§ Work required: Write out the listing in full, matching it word for word.
===== Data extract =====
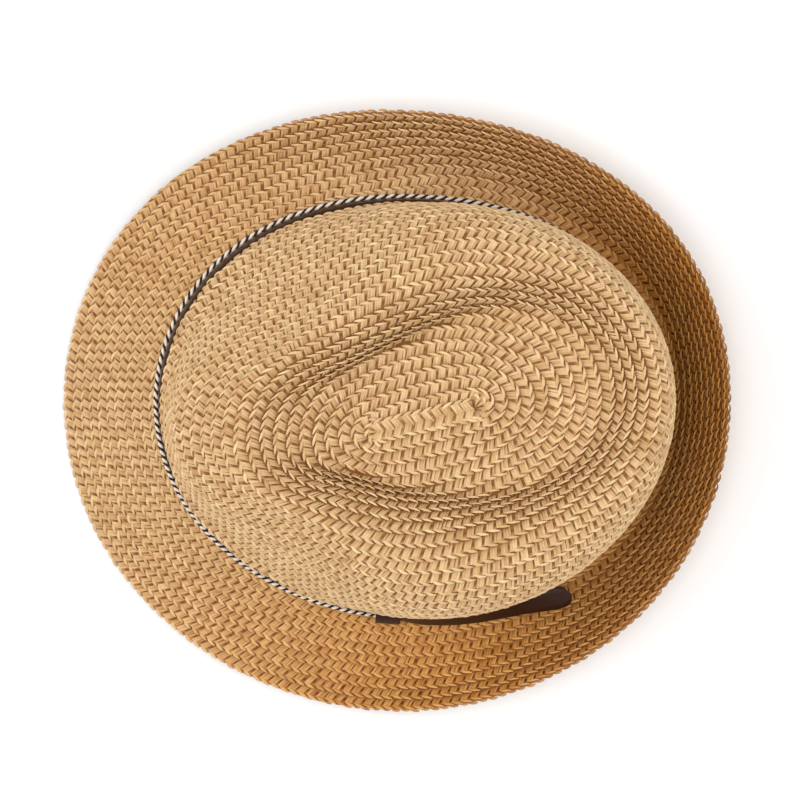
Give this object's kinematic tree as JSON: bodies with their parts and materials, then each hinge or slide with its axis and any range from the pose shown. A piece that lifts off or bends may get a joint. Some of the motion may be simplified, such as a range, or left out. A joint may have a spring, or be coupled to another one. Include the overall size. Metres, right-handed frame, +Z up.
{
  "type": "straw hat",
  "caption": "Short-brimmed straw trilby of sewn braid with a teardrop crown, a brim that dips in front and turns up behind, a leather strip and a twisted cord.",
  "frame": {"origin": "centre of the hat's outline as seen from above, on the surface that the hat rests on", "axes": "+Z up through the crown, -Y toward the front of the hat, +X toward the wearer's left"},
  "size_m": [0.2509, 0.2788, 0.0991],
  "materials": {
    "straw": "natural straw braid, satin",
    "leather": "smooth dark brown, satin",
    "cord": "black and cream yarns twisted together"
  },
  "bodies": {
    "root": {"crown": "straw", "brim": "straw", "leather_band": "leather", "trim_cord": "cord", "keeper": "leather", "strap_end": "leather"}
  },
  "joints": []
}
=====
§ Output for this task:
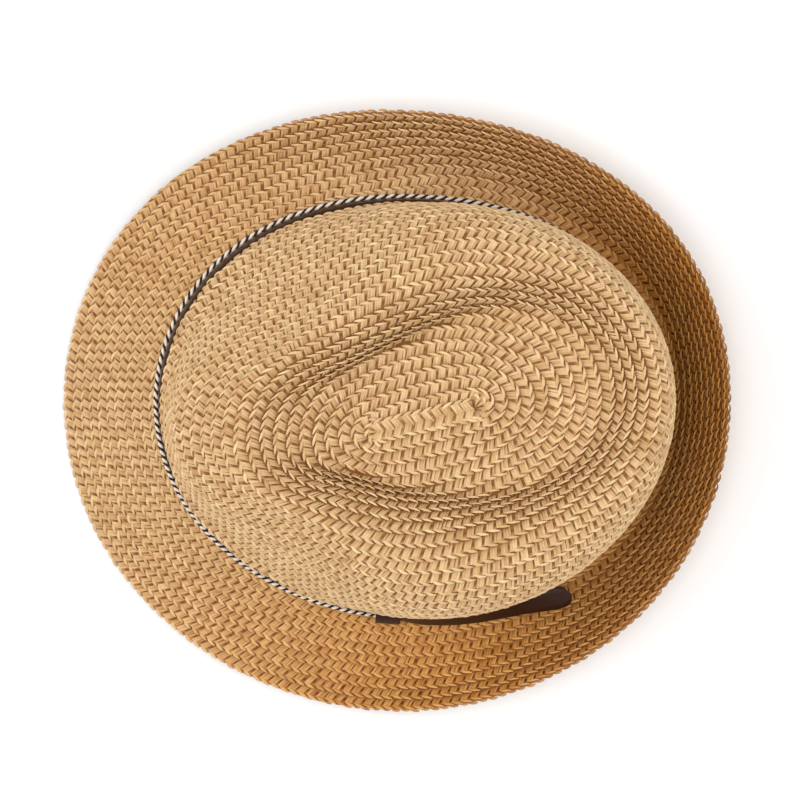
Give this object's kinematic tree as JSON: bodies with their parts and materials, then each hinge or slide with its axis and any range from the pose shown. A piece that lifts off or bends may get a joint. Some of the motion may be simplified, such as a range, or left out. A joint may have a spring, or be coupled to another one. Include the overall size. Metres, right-handed frame, +Z up.
{
  "type": "straw hat",
  "caption": "Short-brimmed straw trilby of sewn braid with a teardrop crown, a brim that dips in front and turns up behind, a leather strip and a twisted cord.",
  "frame": {"origin": "centre of the hat's outline as seen from above, on the surface that the hat rests on", "axes": "+Z up through the crown, -Y toward the front of the hat, +X toward the wearer's left"},
  "size_m": [0.2509, 0.2788, 0.0991],
  "materials": {
    "straw": "natural straw braid, satin",
    "leather": "smooth dark brown, satin",
    "cord": "black and cream yarns twisted together"
  },
  "bodies": {
    "root": {"crown": "straw", "brim": "straw", "leather_band": "leather", "trim_cord": "cord", "keeper": "leather", "strap_end": "leather"}
  },
  "joints": []
}